Reaffirming the correct legal principle, the LAC held that when a statute prescribes that an application be made within reasonable time, as does s 158, a court must first determine whether there was an unreasonable delay in bringing the application and if so found, whether such a delay should be condoned. This, the LAC added is a factual inquiry, which would turn on the circumstances of each case.

Adopting this approach and on this basis the employer filed its review application two months after the commissioner’s ruling, the LAC found there was no unreasonable delay in bringing the review application. Having regard to the explanation tendered by the employer as to why it took it two months to file the application, the LAC was satisfied that even if its finding on this issue was wrong; the employer provided a satisfactory explanation which justified its actions be condoned.

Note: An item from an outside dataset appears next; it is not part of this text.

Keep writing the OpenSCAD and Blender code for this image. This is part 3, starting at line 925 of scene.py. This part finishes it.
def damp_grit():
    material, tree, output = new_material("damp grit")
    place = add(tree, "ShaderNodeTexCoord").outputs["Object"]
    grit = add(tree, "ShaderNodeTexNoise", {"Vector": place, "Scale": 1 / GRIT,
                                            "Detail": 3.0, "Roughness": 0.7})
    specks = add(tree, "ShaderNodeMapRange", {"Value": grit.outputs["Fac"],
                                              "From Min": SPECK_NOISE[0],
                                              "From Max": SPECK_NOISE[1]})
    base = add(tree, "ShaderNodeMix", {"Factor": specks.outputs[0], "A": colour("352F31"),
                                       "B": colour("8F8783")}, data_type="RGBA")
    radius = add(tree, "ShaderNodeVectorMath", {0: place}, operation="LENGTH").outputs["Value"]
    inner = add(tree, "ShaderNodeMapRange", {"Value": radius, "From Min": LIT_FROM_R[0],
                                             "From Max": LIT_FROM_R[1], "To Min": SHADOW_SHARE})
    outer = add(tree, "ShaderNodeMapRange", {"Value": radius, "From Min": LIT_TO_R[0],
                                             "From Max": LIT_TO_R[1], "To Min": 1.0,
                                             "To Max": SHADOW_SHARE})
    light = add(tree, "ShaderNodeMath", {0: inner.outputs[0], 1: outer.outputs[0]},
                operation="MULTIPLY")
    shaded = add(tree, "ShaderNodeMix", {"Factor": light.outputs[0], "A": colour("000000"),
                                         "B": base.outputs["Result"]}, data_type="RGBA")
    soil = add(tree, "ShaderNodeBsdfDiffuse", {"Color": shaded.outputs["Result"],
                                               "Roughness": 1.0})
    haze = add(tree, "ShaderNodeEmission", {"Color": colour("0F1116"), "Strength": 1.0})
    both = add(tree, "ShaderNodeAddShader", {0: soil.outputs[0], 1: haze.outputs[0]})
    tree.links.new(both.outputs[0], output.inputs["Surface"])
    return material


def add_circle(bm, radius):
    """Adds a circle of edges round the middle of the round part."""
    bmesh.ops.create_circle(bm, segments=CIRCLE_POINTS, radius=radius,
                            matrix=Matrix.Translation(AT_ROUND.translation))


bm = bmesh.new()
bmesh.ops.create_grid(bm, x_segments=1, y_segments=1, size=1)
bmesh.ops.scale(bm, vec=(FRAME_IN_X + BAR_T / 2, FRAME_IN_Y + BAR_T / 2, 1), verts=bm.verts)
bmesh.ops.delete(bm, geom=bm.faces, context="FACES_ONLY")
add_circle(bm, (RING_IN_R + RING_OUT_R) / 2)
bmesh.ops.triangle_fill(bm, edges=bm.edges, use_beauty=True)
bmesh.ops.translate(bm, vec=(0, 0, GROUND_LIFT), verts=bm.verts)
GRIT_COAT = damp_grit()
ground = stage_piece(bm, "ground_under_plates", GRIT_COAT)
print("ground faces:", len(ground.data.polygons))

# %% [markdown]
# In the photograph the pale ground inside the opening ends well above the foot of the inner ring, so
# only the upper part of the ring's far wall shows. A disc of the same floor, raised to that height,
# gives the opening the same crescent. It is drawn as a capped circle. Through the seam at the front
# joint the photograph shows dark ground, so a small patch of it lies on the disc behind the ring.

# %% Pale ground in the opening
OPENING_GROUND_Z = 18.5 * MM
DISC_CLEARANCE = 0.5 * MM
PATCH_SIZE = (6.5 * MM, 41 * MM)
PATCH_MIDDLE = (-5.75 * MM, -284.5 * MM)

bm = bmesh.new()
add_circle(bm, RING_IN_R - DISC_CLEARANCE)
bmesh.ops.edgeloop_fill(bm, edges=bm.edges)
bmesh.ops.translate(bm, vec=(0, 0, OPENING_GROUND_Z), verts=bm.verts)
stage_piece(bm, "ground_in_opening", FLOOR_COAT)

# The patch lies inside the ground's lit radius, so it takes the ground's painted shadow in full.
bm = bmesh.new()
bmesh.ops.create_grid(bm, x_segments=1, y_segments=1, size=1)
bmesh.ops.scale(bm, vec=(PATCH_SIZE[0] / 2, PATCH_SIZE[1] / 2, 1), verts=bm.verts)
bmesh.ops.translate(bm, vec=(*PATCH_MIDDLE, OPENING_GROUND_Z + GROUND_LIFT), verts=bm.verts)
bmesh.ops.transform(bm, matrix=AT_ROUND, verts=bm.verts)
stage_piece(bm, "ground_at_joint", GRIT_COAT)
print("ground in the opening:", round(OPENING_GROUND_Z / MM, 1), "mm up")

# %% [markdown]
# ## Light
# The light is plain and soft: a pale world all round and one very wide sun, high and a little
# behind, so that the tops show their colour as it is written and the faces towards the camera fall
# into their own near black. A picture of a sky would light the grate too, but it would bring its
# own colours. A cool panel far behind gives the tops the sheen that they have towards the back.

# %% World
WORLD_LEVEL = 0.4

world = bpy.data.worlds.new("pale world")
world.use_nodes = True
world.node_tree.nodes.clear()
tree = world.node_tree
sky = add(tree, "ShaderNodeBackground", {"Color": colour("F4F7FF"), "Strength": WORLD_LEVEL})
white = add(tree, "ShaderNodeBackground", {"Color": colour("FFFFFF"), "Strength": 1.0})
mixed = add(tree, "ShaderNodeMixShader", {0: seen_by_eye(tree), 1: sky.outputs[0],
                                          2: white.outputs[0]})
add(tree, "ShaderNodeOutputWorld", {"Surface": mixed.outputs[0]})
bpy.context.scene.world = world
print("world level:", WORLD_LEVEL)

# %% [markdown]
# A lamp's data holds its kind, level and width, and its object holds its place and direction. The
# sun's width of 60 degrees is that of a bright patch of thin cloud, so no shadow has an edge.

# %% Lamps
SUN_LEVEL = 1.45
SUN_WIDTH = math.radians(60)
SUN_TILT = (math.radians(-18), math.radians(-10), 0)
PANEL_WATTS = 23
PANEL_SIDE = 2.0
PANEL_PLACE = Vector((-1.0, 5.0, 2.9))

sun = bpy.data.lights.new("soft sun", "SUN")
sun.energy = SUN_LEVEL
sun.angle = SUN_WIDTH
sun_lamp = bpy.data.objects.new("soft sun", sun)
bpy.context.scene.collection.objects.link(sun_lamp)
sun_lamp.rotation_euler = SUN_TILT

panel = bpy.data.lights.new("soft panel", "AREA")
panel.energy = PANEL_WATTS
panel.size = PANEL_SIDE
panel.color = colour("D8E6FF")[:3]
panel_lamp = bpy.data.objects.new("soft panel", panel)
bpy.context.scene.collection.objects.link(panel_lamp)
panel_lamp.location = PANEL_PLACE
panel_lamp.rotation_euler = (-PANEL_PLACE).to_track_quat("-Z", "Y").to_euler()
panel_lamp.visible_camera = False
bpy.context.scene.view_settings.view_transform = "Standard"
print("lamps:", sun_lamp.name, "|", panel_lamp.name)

Turning to the commissioner’s ruling in respect of the employer’s rescission application, the LAC found the employer’s application was timeously filed and hence there was no need to seek condonation.

CCMA r 3 states:

‘(1) For the purpose of calculating any period of time in terms of these Rules –

(a) day means a calendar day; and

(b) the first day is excluded and the last day is included, subject to sub-rule (2).

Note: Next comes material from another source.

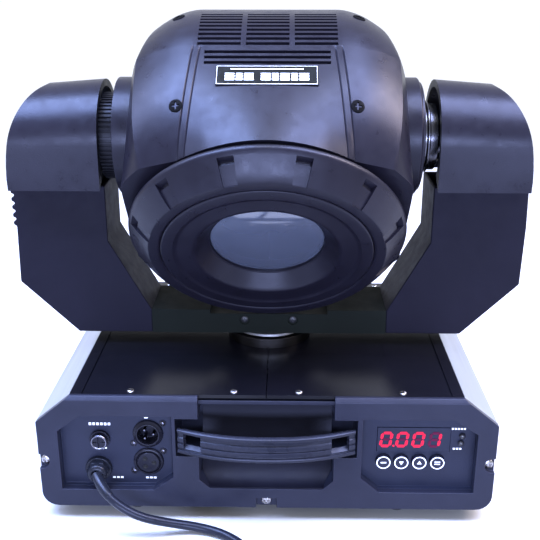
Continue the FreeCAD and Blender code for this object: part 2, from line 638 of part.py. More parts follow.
def wing_block(name, side_x, side_z, inset):
    """Block whose lower face is one sloping wing; it is cut from the body."""
    block = doc.addObject("Part::Box", name + "Wing")
    block.Length, block.Width, block.Height = 300, 300, 60
    normal = Vector(WING_NORMAL.x * side_x, WING_NORMAL.y, WING_NORMAL.z * side_z)
    foot = Vector(WING_FOOT.x * side_x, WING_FOOT.y, WING_FOOT.z * side_z) - normal * inset
    turn = FreeCAD.Rotation(Vector(0, 0, 1), normal)
    block.Placement = FreeCAD.Placement(foot - turn.multVec(Vector(150, 150, 0)), turn)
    trimmed = common(name + "WingTrim", block, box(name + "WingSpace", (-120, -120, -130), (120, 0, 130)))
    return trimmed


VENT_COLUMNS = (-37, 0, 37)
VENT_ROWS = 9
VENT_STEP = 3.1


def vent_cutters():
    cutters = []
    for row in range(VENT_ROWS):
        angle = 1.0 + VENT_STEP * row
        for x in VENT_COLUMNS:
            slot = box("VentSlot", (x - 16.5, -1.5, 94), (x + 16.5, 1.5, 110))
            turn = FreeCAD.Placement(Vector(), FreeCAD.Rotation(Vector(1, 0, 0), -angle))
            carrier = group("VentCarrier", slot)
            carrier.Placement = turn
            cutters.append(carrier)
    for reach in (7, 12.5, 18):
        cutters.append(box("LongSlot", (-47.5, -reach - 1.5, 98), (47.5, -reach + 1.5, 110)))
    return cutters


def head_covers():
    for upper in (True, False):
        name = "Upper" if upper else "Lower"
        shell = cut(name + "Shell", body_blank(name + "Outer", 0), body_blank(name + "Hollow", 3),
                    rod(name + "LightWay", 82, (0, "-cover_front - 2", 0), 8, "y"),
                    *[rod(name + "TrunnionHole", 22, (x, 0, 0), 8, "x") for x in (-113, 105)])
        half = box(name + "Half", (-115, -120, 0.15 if upper else -120), (115, 120, 120 if upper else -0.15))
        cover = common(name + "Cover", shell, half)
        if upper:
            cover = cut("UpperVented", cover, *vent_cutters(), *panel_grooves())
        else:
            slots = [box("LowerVent", (x - 12, -70, -110), (x + 12, 10, -98)) for x in (-36, 0, 36)]
            cover = cut("LowerVented", cover, *slots)
        tip(node(cover, "head_top_cover" if upper else "head_bottom_cover"))


def panel_grooves():
    """Two shallow lines down each side of the centre panel, drawing apart towards the lens."""
    grooves = []
    for side in (-1, 1):
        for offset in (51, 56.5):
            back, ahead = side * offset, side * (offset + 8)
            corners = [(back - 0.8, -3), (back + 0.8, -3), (ahead + 0.8, -94), (ahead - 0.8, -94)]
            grooves.append(prism("PanelGroove", "xy", corners, 102.7, 106))
    return grooves


def trunnion(side):
    name = "RightTrunnion" if side > 0 else "LeftTrunnion"
    flange = rod(name + "Flange", 49.5, (111 if side > 0 else -127, 0, 0), 16, "x")
    shaft = rod(name + "Shaft", "shaft_radius", (108 if side > 0 else -172, 0, 0), 64, "x")
    parts = [flange, shaft]
    if side > 0:
        parts.append(rod(name + "Collar", 31, (127, 0, 0), 14, "x"))
        parts.append(rod(name + "CollarRib", 33.5, (131, 0, 0), 2, "x"))
    bore = rod(name + "Bore", 12, (90 if side > 0 else -180, 0, 0), 90, "x")
    label = "trunnion_right" if side > 0 else "trunnion_left"
    tip(node(cut(name, fuse(name + "Solid", *parts), bore), label))


def tilt_pulley():
    toothed = toothed_wheel("PulleyTeeth", 36.9, (-140, 0, 0), 12.8, "x", 60, 1.3, 2.0)
    track = rod("PulleyTrack", 30, (-153, 0, 0), 14, "x")
    rim = rod("PulleyOuterRim", 33, (-155, 0, 0), 2, "x")
    bore = rod("PulleyBore", "shaft_radius + 0.05", (-160, 0, 0), 40, "x")
    tip(node(cut("TiltPulley", fuse("TiltPulleySolid", toothed, track, rim), bore), "tilt_pulley"))


NOTCHES = 12


def bezel_ring():
    corners = [("-cover_front", "retainer_radius + 0.3"), ("-cover_front", 101), ("-cover_front - 7.5", 101),
               ("-cover_front - 8", "bezel_radius - 2"), ("-cover_front - 10", "bezel_radius"),
               ("-cover_front - 13", "bezel_radius - 0.6"), ("-face_reach + 1", "face_radius"),
               ("-face_reach", "face_radius - 1.2"), ("-face_reach", "retainer_radius + 2"),
               ("-face_reach + 1.5", "retainer_radius + 0.3")]
    ring = turned("BezelTurned", corners)
    notches = []
    for number in range(NOTCHES):
        notch = box("Notch", (-7, -135, 92.2), (7, "-cover_front - 15", 120))
        carrier = group("NotchCarrier", notch)
        carrier.Placement.Rotation = FreeCAD.Rotation(Vector(0, 1, 0), 15 + 360 * number / NOTCHES)
        notches.append(carrier)
    tip(node(cut("Bezel", ring, *notches), "bezel_ring"))


LENS_BACK = -105.3              # where the front lens sits in its ring, ahead of the tilt axis


def front_glass():
    corners = [(-109, 47.5), (-109, "retainer_radius"), ("-face_reach + 0.8", "retainer_radius"),
               ("-face_reach + 0.2", "retainer_radius - 2"), ("-face_reach + 0.2", 74),
               ("-face_reach + 2", 70), ("-face_reach + 1.6", 58), ("-face_reach + 3.8", 55.3),
               (-109.5, 46.4), (-109.5, 45.6), (LENS_BACK, 45.6), (LENS_BACK, 43.4),
               (-101, 43.4), (-101, 47.5)]
    tip(node(turned("Retainer", corners), "lens_retainer"))
    disc = rod("LensDisc", "lens_radius", (0, LENS_BACK - 7.7, 0), 7.7, "y")
    ball = doc.addObject("Part::Sphere", "LensCurve")
    ball.Radius = 220
    ball.Placement.Base = Vector(0, 220 + LENS_BACK - 6.2, 0)
    tip(node(common("Lens", disc, ball), "front_lens"))


def lamp_and_optics():
    bulb = fuse("Bulb", rod("BulbTube", 8, (0, 5, 0), 55, "y"), rod("BulbBase", 14, (0, 60, 0), 18, "y"))
    tip(node(bulb, "lamp"))
    bowl = [(40, 12), (40, 15), (22, 40), (0, 55), (0, 52), (20, 38), (38, 14)]
    tip(node(turned("Bowl", bowl), "reflector"))
    outline = [(-107.9, -40), (-96, -74), (96, -74), (107.9, -40),
               (107.9, 40), (96, 74), (-96, 74), (-107.9, 40)]
    plate = prism("FramePlate", "xz", outline, -18, -14)
    gate = rod("FrameGate", 26, (0, -20, 0), 8, "y")
    pins = [rod("WheelPin", "pin_radius", (x, y, 0), -14 - y, "y") for x, y in ((40, -28), (-40, -38))]
    rods = [rod("GuideRod", "pin_radius", (0, -88, z), 72, "y") for z in (-64, 64)]
    tip(node(fuse("OpticsFrame", cut("FrameSheet", plate, gate), *pins, *rods), "optics_frame"))
    for label, x, y, holes in (("colour_wheel", 40, -24, 6), ("gobo_wheel", -40, -34, 7)):
        disc = rod(label + "_disc", "wheel_radius", (x, y, 0), 2, "y")
        bore = rod(label + "_bore", "pin_bore", (x, y - 2, 0), 6, "y")
        spots = [rod(label + "_window", 12, (x + 33 * math.cos(2 * math.pi * n / holes), y - 2,
                                             33 * math.sin(2 * math.pi * n / holes)), 6, "y")
                 for n in range(holes)]
        tip(node(cut(label + "_cut", disc, bore, *spots), label))
    carriage = fuse("CarriageSolid", rod("CarriageRing", 44, (0, -68, 0), 10, "y"),
                    box("CarriageEars", (-8, -68, -72), (8, -58, 72)))
    bores = [rod("CarriageBore", "pin_bore", (0, -70, z), 14, "y") for z in (-64, 64)]
    middle = rod("CarriageMiddle", 36, (0, -70, 0), 14, "y")
    lens = rod("FocusGlass", 36, (0, -65, 0), 5, "y")
    tip(node(fuse("FocusLens", cut("Carriage", carriage, middle, *bores), lens), "focus_lens"))


def label_and_screws():
    tip(node(group("LabelPlate", box("Label", (-38, -41, 104), (38, -22, 104.7))), "label_plate"))
    heads = [rod("HeadScrew", 3.2, (x, y, 103), 1.4) for x in (-66, 66) for y in (-61,)]
    rear = []
    for x in (-72, 72):
        head = rod("RearHeadScrew", 3.2, (x, 0, 101), 1.4)
        carrier = group("RearScrewCarrier", head)
        carrier.Placement.Rotation = FreeCAD.Rotation(Vector(1, 0, 0), -26)
        rear.append(carrier)
    tip(node(group("HeadScrews", *heads, *rear), "head_screws"))


def outer_screws():
    tops = [rod("TopScrew", 3, (x, y, "base_top"), 1.2) for x in TOP_SCREW_XS for y in (-120, 120)]
    sides = [rod("PanelScrew", 3.4, (x, y, z), 1.6, "y")
             for y in (-129.6, 128) for x, z in ((-180, 54), (180, 54), (0, 17.2))]
    node(group("BaseScrews", *tops, *sides), "base_screws")
    bar = [rod("BarScrew", 3.3, (x, -30, 137), 1.5, "y") for x in (-21.5, 21.5)]
    node(group("YokeScrews", *bar), "yoke_screws")


# ---------------------------------------------------------------- mains cord
CORD_ROUTE = [(-138.5, -134, 43), (-131.5, -147, 38.5), (-118, -156, 30), (-100, -158, 20),
              (-79, -153, 11.5), (-56, -149, 5.2), (-33, -156, 3.8), (-14, -173, 3.8),
              (-3, -196, 3.9), (-0.5, -218, 3.7), (0, -240, 3.8)]
COIL_CENTRE = (40, -270)
COIL_RADIUS = 40.0


def cord_tube():
    """Straight runs joined by tangent arcs, each as large as its two runs allow."""
    points = [Vector(*p) for p in CORD_ROUTE]
    edges, start, length = [], points[0], 0.0
    for before, corner, after in zip(points, points[1:], points[2:]):
        inward, outward = (before - corner), (after - corner)
        shorter = min(inward.Length, outward.Length)
        turn = math.pi - inward.getAngle(outward)
        reach = 0.45 * shorter
        print("cord arc radius", round(reach / math.tan(turn / 2), 1), "turn", round(math.degrees(turn)))
        inward.normalize()
        outward.normalize()
        first, last = corner + inward * reach, corner + outward * reach
        bisector = (inward + outward).normalize()
        radius = reach / math.tan(turn / 2)
        middle = corner + bisector * (math.hypot(radius, reach) - radius)
        edges += [Part.LineSegment(start, first).toShape(), Part.Arc(first, middle, last).toShape()]
        start = last
    edges.append(Part.LineSegment(start, points[-1]).toShape())
    path = Part.Wire(edges)
    length = path.Length
    radius = D["cord_radius"]
    ring = Part.Wire(Part.makeCircle(radius, points[0], points[1] - points[0]))
    tube = doc.addObject("Part::Feature", "CordTube")
    tube.Shape = path.makePipeShell([ring], True, False)
    print("cord length", round(length), "volume ratio", tube.Shape.Volume / (math.pi * radius ** 2 * length))
    node(tube, "mains_cord")


def cord_coil():
    x, y = COIL_CENTRE
    hoop = cut("CoilHoop", rod("CoilOuter", COIL_RADIUS + 7.5, (x, y, 0.2), 19.6),
               rod("CoilInner", COIL_RADIUS - 7.5, (x, y, -1), 24))
    node(hoop, "cord_coil")


def mains_plug():
    """Plug lying beside the coil, its cord entry against the coil's outer side."""
    x, y = COIL_CENTRE[0] - COIL_RADIUS, COIL_CENTRE[1] - 40
    case = box("PlugCase", (x - 13, y - 44, 0.2), (x + 13, y, 24.2))
    relief = rod("PlugRelief", 5, (x, y - 1, 10), 17, "y")
    blades = [rod("PlugPin", 2.4, (x + dx, y - 63, 12), 20, "y") for dx in (-9.5, 9.5)]
    node(fuse("Plug", case, relief, *blades), "mains_plug")


def build_all():
    for make in (base_tray, connector_plate, control_plate, rubber_feet, fuse_fittings, cable_gland,
                 controls, base_insides, pan_drive, pan_motor, yoke_crossbar, tilt_bearings, tilt_drive,
                 head_covers, tilt_pulley, bezel_ring, front_glass, lamp_and_optics, label_and_screws,
                 outer_screws, cord_tube, cord_coil, mains_plug):
        make()
    for side in (-1, 1):
        side_rail(side)
        top_cover(side)
        arm_cover(side)
        drum_cap(side)
        trunnion(side)
    for front in (True, False):
        end_panel(front)
        handle(front)
    xlr(XLR_MALE, True)
    xlr(XLR_FEMALE, False)


def check_and_write():
    """Stop on any failed object or bad shape, then write every sub-part."""
    for thing in doc.Objects:
        if "Invalid" in thing.State or "Error" in thing.State:
            raise RuntimeError(f"{thing.Label} failed: {thing.State}")
    for thing in subparts:
        if thing.Shape.isNull() or not thing.Shape.isValid():
            raise RuntimeError(f"{thing.Label} has a bad shape")
    for thing in subparts:
        thing.Shape.exportStep(f"parts/{thing.Label}.step")
        print(thing.Label, len(thing.Shape.Solids), round(thing.Shape.Volume))
    print(len(subparts), "sub-parts")


build_all()
doc.recompute()
check_and_write()
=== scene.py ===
"""Moving head light: the visible model, its finishes, floor, light and camera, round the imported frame."""
import json
import math

import bmesh
import bpy
from mathutils import Matrix, Vector


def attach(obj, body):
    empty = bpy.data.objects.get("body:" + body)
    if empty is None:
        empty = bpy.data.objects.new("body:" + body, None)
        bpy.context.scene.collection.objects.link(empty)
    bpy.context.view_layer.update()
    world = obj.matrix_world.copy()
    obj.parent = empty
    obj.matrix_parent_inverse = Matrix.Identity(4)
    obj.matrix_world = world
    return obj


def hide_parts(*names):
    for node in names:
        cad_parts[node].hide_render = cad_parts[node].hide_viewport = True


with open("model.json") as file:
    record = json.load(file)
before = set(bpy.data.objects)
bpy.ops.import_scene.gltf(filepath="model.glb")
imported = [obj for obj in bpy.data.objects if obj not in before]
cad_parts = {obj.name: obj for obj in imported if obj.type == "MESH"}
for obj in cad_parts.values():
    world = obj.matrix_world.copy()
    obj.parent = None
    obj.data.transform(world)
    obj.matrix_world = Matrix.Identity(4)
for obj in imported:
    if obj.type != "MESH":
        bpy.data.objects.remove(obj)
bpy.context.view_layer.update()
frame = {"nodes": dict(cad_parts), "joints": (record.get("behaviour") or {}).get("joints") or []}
nodes = frame["nodes"]

MM = 0.001
JOINTS = {joint["name"]: joint for joint in frame["joints"]}
TILT_AT = Vector(JOINTS["tilt"]["pos_m"])
LENS_WAY = Vector(JOINTS["focus_slide"]["axis"])
DROOP = math.atan2(-LENS_WAY.z, -LENS_WAY.y)
HEAD = Matrix.Translation(TILT_AT) @ Matrix.Rotation(DROOP, 4, "X")     # x across, -y along the lens, z up
LENS_AXIS = HEAD @ Matrix.Rotation(math.radians(90), 4, "X")           # local z runs along the lens
WORLD = Matrix.Identity(4)


# ---------------------------------------------------------------- camera, floor, light
def camera():
    data = bpy.data.cameras.new("Camera")
    data.lens = 56.67
    eye = bpy.data.objects.new("Camera", data)
    eye.location = (0.01472, -0.7271, 0.43462)
    eye.rotation_euler = (math.radians(70.25), 0, math.radians(1.12))
    bpy.context.scene.collection.objects.link(eye)
    bpy.context.scene.camera = eye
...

(2) The last day of any period must be excluded if it falls on a Saturday, Sunday, public holiday or on a day during the period between 16 December to 7 January.’

Therefore, on a proper understanding of the CCMA Rules, the employer’s rescission application was filed within the prescribed time frame. The 14-day period in which to file a rescission application ended within the period 16 December to 7 January, which in turn meant that the last day in which to file the application was 8 January 2014.

The employer also provided a plausible explanation as to why it did not attend the arbitration and on its version, had reasonable prospect of success.

Following these finding the LAC ordered that the appeal succeed and replaced the LC’s order with an order setting aside the commissioner’s ruling and replacing it with a finding that the default award be rescinded. There was no order as to costs.